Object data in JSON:
******

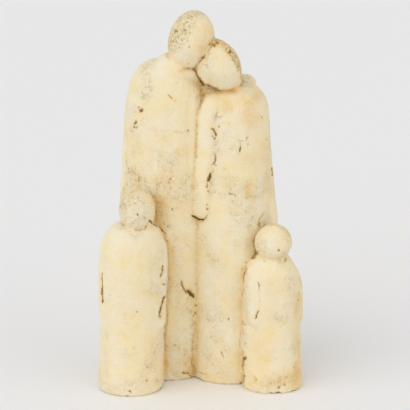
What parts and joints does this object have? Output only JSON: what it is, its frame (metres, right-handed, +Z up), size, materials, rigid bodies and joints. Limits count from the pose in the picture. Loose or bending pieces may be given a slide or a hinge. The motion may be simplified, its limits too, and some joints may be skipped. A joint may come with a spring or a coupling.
{
  "type": "family group sculpture",
  "caption": "Cast family group: two robed adults with blank heads leaning together and a child standing before each, one solid piece on a flat underside.",
  "frame": {"origin": "on the floor, under the middle of the whole group's box", "axes": "+Z up; -Y is the front, where the children stand; +X is to the viewer's right from the front"},
  "size_m": [0.2105, 0.1254, 0.3813],
  "materials": {
    "cream_cast": "matt cream-washed cast stone with ochre rubbed into the hollows and open pinholes"
  },
  "bodies": {
    "root": {"family_group": "cream_cast"}
  },
  "joints": []
}
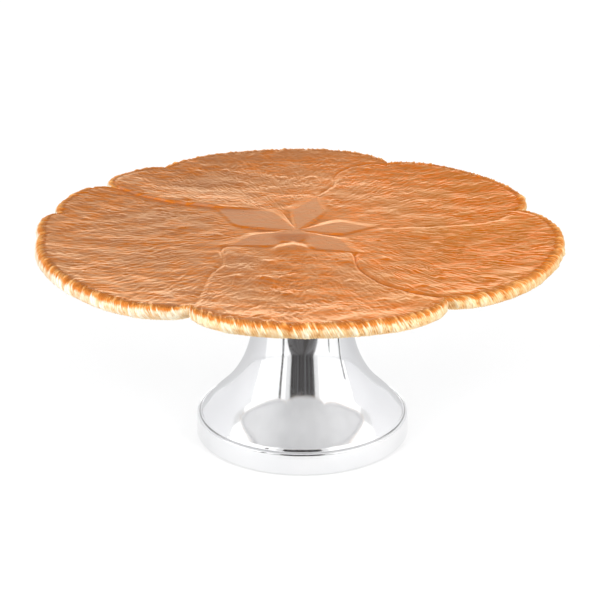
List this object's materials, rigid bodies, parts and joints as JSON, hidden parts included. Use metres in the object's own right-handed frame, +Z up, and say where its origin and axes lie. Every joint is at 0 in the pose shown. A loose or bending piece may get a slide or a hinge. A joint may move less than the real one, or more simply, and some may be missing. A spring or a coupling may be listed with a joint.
{
  "type": "cake stand",
  "caption": "Footed cake stand: a wide shallow plate with petal-shaped edge and enamelled top, bolted to a hollow flared metal pedestal.",
  "frame": {"origin": "on the pedestal's axis, at the plane that the foot stands on", "axes": "+Z up along the pedestal, -Y towards the front petal, +X to the right seen from the front"},
  "size_m": [0.3025, 0.3059, 0.13],
  "materials": {
    "enamel": "glossy pearl enamel, orange brown, pale gold along the ribbed edge",
    "cast_aluminium": "fine satin, as cast and brushed",
    "polished_aluminium": "mirror polished",
    "zinc_steel": "zinc plated",
    "fibre": "matt compressed fibre",
    "foot_rubber": "matt rubber"
  },
  "bodies": {
    "root": {"plate": "cast_aluminium", "enamel_coat": "enamel", "seat_gasket": "fibre", "pedestal": "polished_aluminium", "flat_washer": "zinc_steel", "lock_washer": "zinc_steel", "centre_bolt": "zinc_steel", "foot_ring": "foot_rubber"}
  },
  "joints": []
}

******

## PROBLEM TO SOLVE
Output all records verbatim.

## RESPONSE TO THE EXERCISE
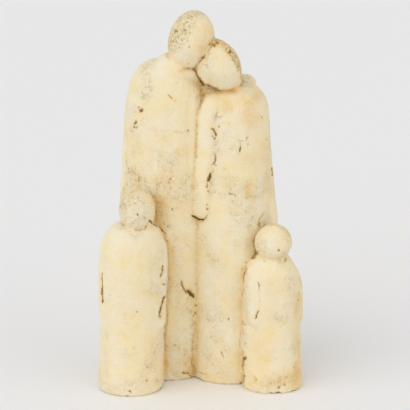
What parts and joints does this object have? Output only JSON: what it is, its frame (metres, right-handed, +Z up), size, materials, rigid bodies and joints. Limits count from the pose in the picture. Loose or bending pieces may be given a slide or a hinge. The motion may be simplified, its limits too, and some joints may be skipped. A joint may come with a spring or a coupling.
{
  "type": "family group sculpture",
  "caption": "Cast family group: two robed adults with blank heads leaning together and a child standing before each, one solid piece on a flat underside.",
  "frame": {"origin": "on the floor, under the middle of the whole group's box", "axes": "+Z up; -Y is the front, where the children stand; +X is to the viewer's right from the front"},
  "size_m": [0.2105, 0.1254, 0.3813],
  "materials": {
    "cream_cast": "matt cream-washed cast stone with ochre rubbed into the hollows and open pinholes"
  },
  "bodies": {
    "root": {"family_group": "cream_cast"}
  },
  "joints": []
}
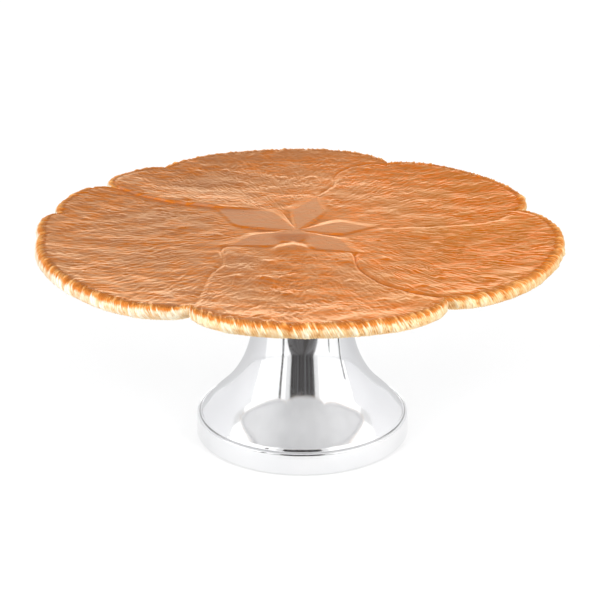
List this object's materials, rigid bodies, parts and joints as JSON, hidden parts included. Use metres in the object's own right-handed frame, +Z up, and say where its origin and axes lie. Every joint is at 0 in the pose shown. A loose or bending piece may get a slide or a hinge. A joint may move less than the real one, or more simply, and some may be missing. A spring or a coupling may be listed with a joint.
{
  "type": "cake stand",
  "caption": "Footed cake stand: a wide shallow plate with petal-shaped edge and enamelled top, bolted to a hollow flared metal pedestal.",
  "frame": {"origin": "on the pedestal's axis, at the plane that the foot stands on", "axes": "+Z up along the pedestal, -Y towards the front petal, +X to the right seen from the front"},
  "size_m": [0.3025, 0.3059, 0.13],
  "materials": {
    "enamel": "glossy pearl enamel, orange brown, pale gold along the ribbed edge",
    "cast_aluminium": "fine satin, as cast and brushed",
    "polished_aluminium": "mirror polished",
    "zinc_steel": "zinc plated",
    "fibre": "matt compressed fibre",
    "foot_rubber": "matt rubber"
  },
  "bodies": {
    "root": {"plate": "cast_aluminium", "enamel_coat": "enamel", "seat_gasket": "fibre", "pedestal": "polished_aluminium", "flat_washer": "zinc_steel", "lock_washer": "zinc_steel", "centre_bolt": "zinc_steel", "foot_ring": "foot_rubber"}
  },
  "joints": []
}